(Records from a collection)
--
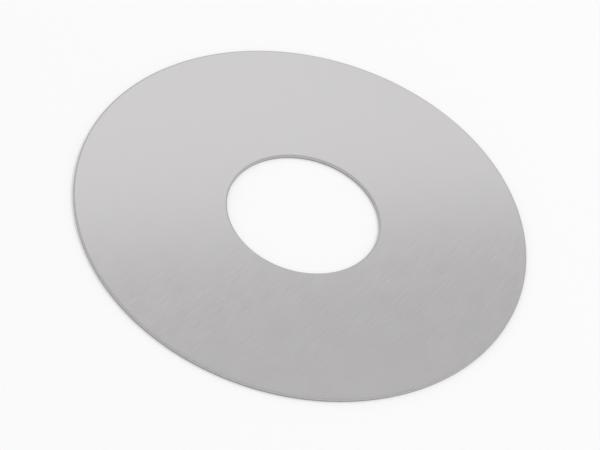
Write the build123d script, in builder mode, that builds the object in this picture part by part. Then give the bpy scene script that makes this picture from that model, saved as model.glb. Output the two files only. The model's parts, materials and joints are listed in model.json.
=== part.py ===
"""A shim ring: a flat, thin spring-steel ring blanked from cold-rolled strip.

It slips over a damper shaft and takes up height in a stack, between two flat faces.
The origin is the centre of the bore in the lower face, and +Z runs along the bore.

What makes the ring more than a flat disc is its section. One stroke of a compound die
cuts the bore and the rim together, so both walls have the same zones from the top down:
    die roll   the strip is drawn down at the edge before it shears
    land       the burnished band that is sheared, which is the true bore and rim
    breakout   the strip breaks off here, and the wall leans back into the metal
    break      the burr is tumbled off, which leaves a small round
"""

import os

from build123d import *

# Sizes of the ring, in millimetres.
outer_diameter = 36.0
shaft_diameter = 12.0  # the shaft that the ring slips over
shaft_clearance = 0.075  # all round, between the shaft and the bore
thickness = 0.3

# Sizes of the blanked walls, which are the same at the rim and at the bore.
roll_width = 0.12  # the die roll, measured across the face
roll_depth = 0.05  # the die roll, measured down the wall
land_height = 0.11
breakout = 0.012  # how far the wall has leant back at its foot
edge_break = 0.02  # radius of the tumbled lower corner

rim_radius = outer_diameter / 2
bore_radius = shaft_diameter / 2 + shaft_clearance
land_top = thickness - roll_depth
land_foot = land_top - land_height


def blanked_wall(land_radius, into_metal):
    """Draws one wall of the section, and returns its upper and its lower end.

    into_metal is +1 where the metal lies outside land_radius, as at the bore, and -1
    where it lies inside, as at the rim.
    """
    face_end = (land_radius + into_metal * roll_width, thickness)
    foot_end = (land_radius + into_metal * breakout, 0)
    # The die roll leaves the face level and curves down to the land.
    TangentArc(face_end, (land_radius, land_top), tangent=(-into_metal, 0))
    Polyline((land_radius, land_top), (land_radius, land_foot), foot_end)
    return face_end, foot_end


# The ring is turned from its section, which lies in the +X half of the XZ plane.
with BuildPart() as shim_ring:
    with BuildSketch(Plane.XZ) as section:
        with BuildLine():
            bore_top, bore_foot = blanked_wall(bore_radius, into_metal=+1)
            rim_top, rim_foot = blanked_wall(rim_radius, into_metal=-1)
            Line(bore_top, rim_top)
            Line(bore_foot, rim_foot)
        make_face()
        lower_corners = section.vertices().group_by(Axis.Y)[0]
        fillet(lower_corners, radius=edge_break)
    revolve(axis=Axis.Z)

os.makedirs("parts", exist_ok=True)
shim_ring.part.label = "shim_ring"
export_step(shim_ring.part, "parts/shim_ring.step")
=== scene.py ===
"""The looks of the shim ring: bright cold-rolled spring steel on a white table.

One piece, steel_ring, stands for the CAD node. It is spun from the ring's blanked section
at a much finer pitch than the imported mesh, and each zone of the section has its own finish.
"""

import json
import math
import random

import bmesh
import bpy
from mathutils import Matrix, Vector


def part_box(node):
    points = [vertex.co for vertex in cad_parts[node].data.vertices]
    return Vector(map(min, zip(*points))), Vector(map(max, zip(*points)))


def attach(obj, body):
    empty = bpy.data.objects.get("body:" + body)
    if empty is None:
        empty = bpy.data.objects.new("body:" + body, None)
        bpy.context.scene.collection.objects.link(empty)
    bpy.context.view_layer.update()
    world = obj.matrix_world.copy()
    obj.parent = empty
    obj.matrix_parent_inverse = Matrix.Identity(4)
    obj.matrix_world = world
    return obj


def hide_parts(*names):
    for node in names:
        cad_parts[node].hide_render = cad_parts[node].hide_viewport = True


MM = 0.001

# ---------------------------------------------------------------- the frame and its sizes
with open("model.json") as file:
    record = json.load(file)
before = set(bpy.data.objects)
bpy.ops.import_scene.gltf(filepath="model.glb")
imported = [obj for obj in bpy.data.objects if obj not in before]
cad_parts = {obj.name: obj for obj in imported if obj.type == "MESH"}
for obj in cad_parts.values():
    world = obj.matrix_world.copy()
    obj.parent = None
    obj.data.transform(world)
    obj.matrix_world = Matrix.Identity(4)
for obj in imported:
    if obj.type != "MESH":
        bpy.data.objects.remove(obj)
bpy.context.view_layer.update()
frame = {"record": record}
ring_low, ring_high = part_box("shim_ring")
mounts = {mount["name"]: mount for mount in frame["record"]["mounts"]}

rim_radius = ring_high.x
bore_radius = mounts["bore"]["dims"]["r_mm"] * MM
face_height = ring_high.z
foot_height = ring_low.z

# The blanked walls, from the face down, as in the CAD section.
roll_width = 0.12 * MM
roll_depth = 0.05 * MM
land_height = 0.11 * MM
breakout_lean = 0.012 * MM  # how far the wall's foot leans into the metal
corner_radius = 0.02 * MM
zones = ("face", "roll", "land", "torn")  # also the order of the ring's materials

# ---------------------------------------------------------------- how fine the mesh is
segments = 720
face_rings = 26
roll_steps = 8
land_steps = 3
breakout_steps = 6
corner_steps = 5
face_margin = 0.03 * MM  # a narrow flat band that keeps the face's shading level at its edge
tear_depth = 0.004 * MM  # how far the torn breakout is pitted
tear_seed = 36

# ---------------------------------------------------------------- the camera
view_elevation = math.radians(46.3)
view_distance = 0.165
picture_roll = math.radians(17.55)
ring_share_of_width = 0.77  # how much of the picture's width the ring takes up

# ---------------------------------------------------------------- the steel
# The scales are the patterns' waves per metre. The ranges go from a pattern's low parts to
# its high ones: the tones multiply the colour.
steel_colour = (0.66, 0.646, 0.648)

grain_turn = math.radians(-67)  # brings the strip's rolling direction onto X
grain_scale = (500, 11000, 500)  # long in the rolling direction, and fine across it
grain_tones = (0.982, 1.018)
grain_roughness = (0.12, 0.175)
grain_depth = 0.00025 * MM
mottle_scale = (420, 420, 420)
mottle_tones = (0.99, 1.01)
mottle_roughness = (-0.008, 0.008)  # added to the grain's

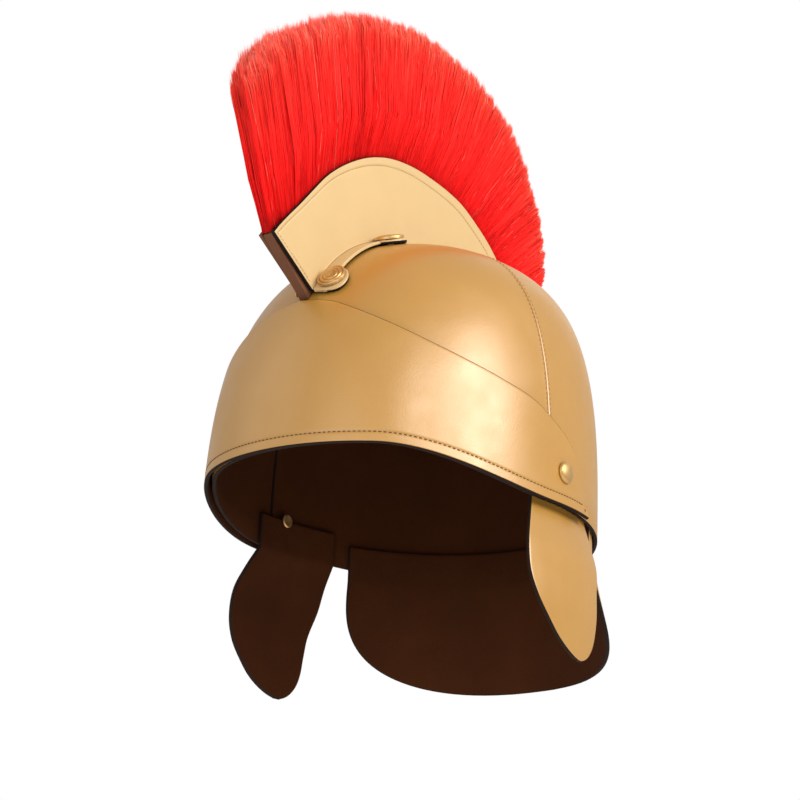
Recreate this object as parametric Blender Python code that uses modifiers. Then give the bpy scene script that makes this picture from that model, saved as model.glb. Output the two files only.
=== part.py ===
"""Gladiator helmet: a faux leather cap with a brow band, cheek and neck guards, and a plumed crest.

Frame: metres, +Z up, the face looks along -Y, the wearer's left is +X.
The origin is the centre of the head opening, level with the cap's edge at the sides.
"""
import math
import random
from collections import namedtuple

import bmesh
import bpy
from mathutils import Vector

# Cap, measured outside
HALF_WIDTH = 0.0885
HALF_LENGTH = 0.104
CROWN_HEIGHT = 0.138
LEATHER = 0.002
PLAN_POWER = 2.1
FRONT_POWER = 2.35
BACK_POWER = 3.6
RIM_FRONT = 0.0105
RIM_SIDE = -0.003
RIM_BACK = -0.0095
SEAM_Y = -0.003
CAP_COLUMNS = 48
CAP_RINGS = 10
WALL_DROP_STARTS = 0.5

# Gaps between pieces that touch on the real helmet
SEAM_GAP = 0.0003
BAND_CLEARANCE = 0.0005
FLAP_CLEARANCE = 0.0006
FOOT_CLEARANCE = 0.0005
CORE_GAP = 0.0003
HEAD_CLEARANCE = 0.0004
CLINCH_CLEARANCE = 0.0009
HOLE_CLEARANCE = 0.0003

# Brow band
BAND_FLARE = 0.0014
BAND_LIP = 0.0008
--
-- Goal --
Using the entries shown above, reproduce verbatim the lines from the line bearing "Line(bore_foot, rim_foot)" to the line bearing "points = [vertex.co", inclusive.

-- Answer to the task --
            Line(bore_foot, rim_foot)
        make_face()
        lower_corners = section.vertices().group_by(Axis.Y)[0]
        fillet(lower_corners, radius=edge_break)
    revolve(axis=Axis.Z)

os.makedirs("parts", exist_ok=True)
shim_ring.part.label = "shim_ring"
export_step(shim_ring.part, "parts/shim_ring.step")
=== scene.py ===
"""The looks of the shim ring: bright cold-rolled spring steel on a white table.

One piece, steel_ring, stands for the CAD node. It is spun from the ring's blanked section
at a much finer pitch than the imported mesh, and each zone of the section has its own finish.
"""

import json
import math
import random

import bmesh
import bpy
from mathutils import Matrix, Vector


def part_box(node):
    points = [vertex.co for vertex in cad_parts[node].data.vertices]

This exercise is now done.